§ **Available data**:
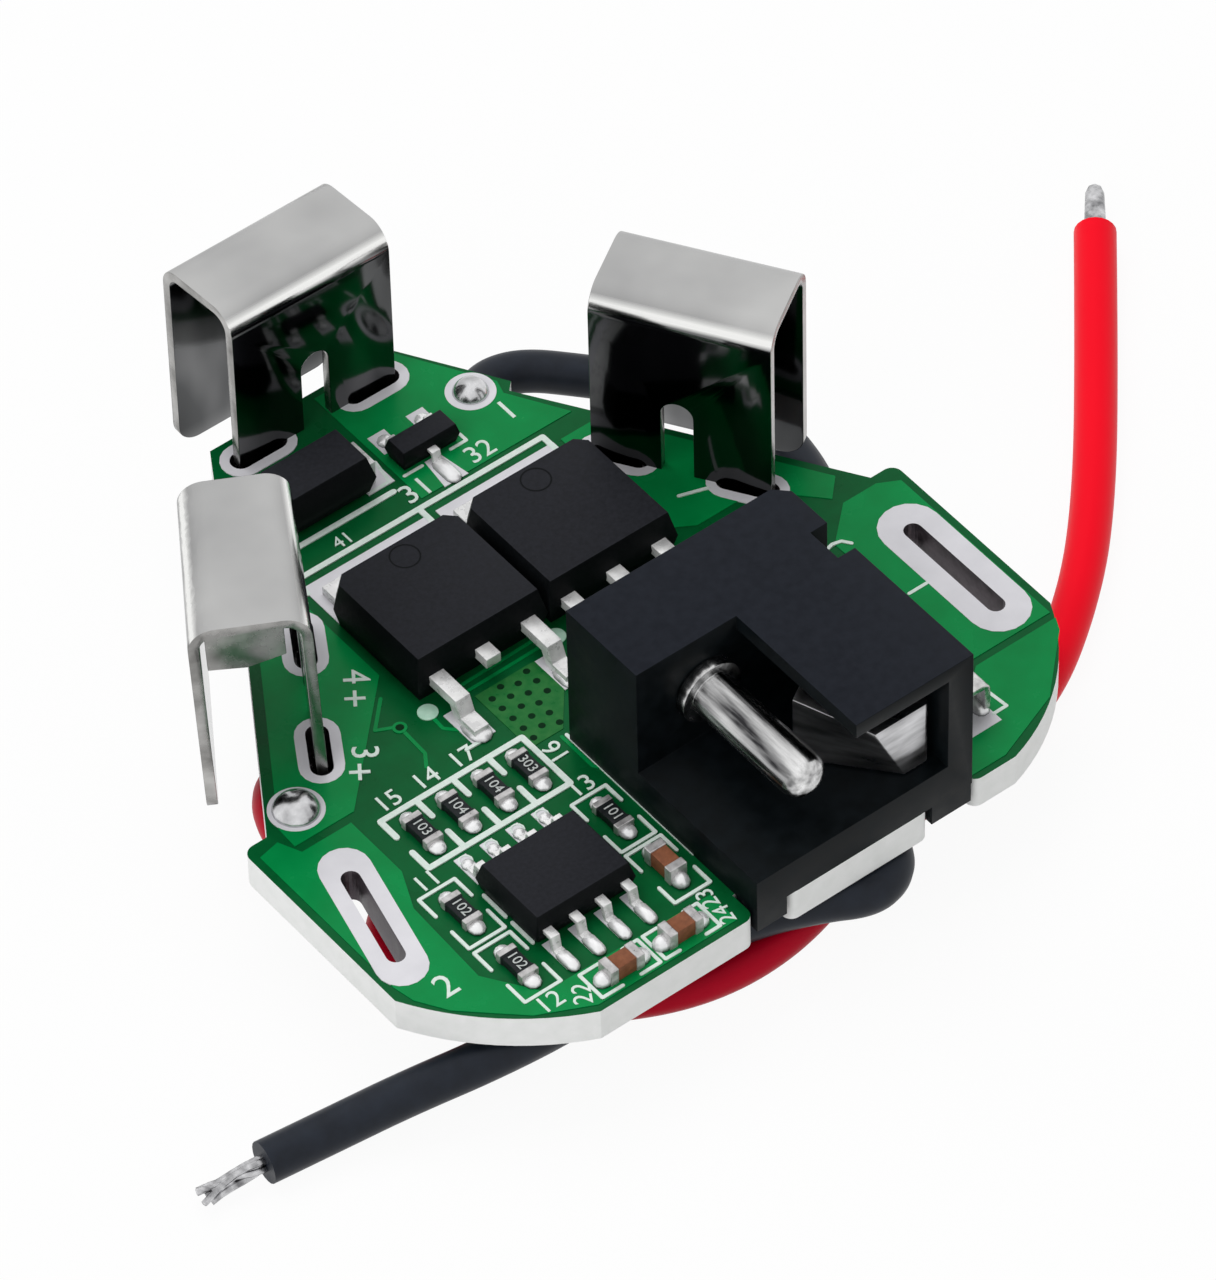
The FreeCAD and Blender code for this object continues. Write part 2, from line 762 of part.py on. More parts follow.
side_terminal = new_body("jack_side_terminal")
bracket = plane_sketch(side_terminal, "side_terminal_profile", "XZ_Plane", -size.side_terminal_y)
shelf = size.board_thick + size.side_terminal_above
outline(bracket, [
    (jack_right - size.side_terminal_root, shelf),
    (side_terminal_x - size.terminal_thick, shelf),
    (side_terminal_x - size.terminal_thick, -size.terminal_reach),
    (side_terminal_x, -size.terminal_reach),
    (side_terminal_x, shelf + size.terminal_thick),
    (jack_right - size.side_terminal_root, shelf + size.terminal_thick),
])
pad(side_terminal, "side_terminal_strip", bracket, size.side_terminal_wide, middle=True)
fillet(side_terminal, "side_terminal_bend",
       lambda middle, way: abs(way.y) > 0.99 and near(middle.x, side_terminal_x)
       and near(middle.z, shelf + size.terminal_thick), 1.5 * size.terminal_thick)
node(side_terminal, "jack_side_terminal")

leaf_end_y = size.jack_front + size.leaf_end_back
leaf_tip_x = size.pin_x + size.leaf_end_x + size.leaf_end_wide
leaf_bottom = size.board_thick + size.leaf_low
leaf_edges = []
for word, bend_x, height in (
    ("low", size.pin_x + size.leaf_end_x + size.leaf_end_slant, leaf_bottom),
    ("high", size.pin_x + size.leaf_end_x, leaf_bottom + size.leaf_tall),
):
    leaf_path = doc.addObject("Sketcher::SketchObject", "leaf_%s_path" % word)
    leaf_points = [
        (window_right + size.leaf_root_inside, size.leaf_root_y + size.leaf_root_slant),
        (window_right - size.leaf_bend_out, size.leaf_root_y - size.leaf_bend_slant),
        (size.pin_x + size.leaf_gap, size.leaf_root_y - size.leaf_gap_y),
        (bend_x, leaf_end_y),
        (leaf_tip_x, leaf_end_y),
    ]
    for start, stop in zip(leaf_points, leaf_points[1:]):
        a = FreeCAD.Vector(as_size(start[0]).number, as_size(start[1]).number, 0)
        b = FreeCAD.Vector(as_size(stop[0]).number, as_size(stop[1]).number, 0)
        line = leaf_path.addGeometry(Part.LineSegment(a, b))
        fix_point(leaf_path, line, 1, start)
        fix_point(leaf_path, line, 2, stop)
    place(leaf_path, 0, 0, height)
    leaf_edge = doc.addObject("Part::Offset2D", "leaf_%s_edge" % word)
    leaf_edge.Source = leaf_path
    leaf_edge.Join = "Intersection"
    leaf_edge.Fill = True
    bind(leaf_edge, "Value", size.leaf_thick)
    leaf_edges.append(leaf_edge)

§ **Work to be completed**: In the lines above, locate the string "FreeCAD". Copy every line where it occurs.

§ **Result for this task**:
The FreeCAD and Blender code for this object continues. Write part 2, from line 762 of part.py on. More parts follow.
        a = FreeCAD.Vector(as_size(start[0]).number, as_size(start[1]).number, 0)
        b = FreeCAD.Vector(as_size(stop[0]).number, as_size(stop[1]).number, 0)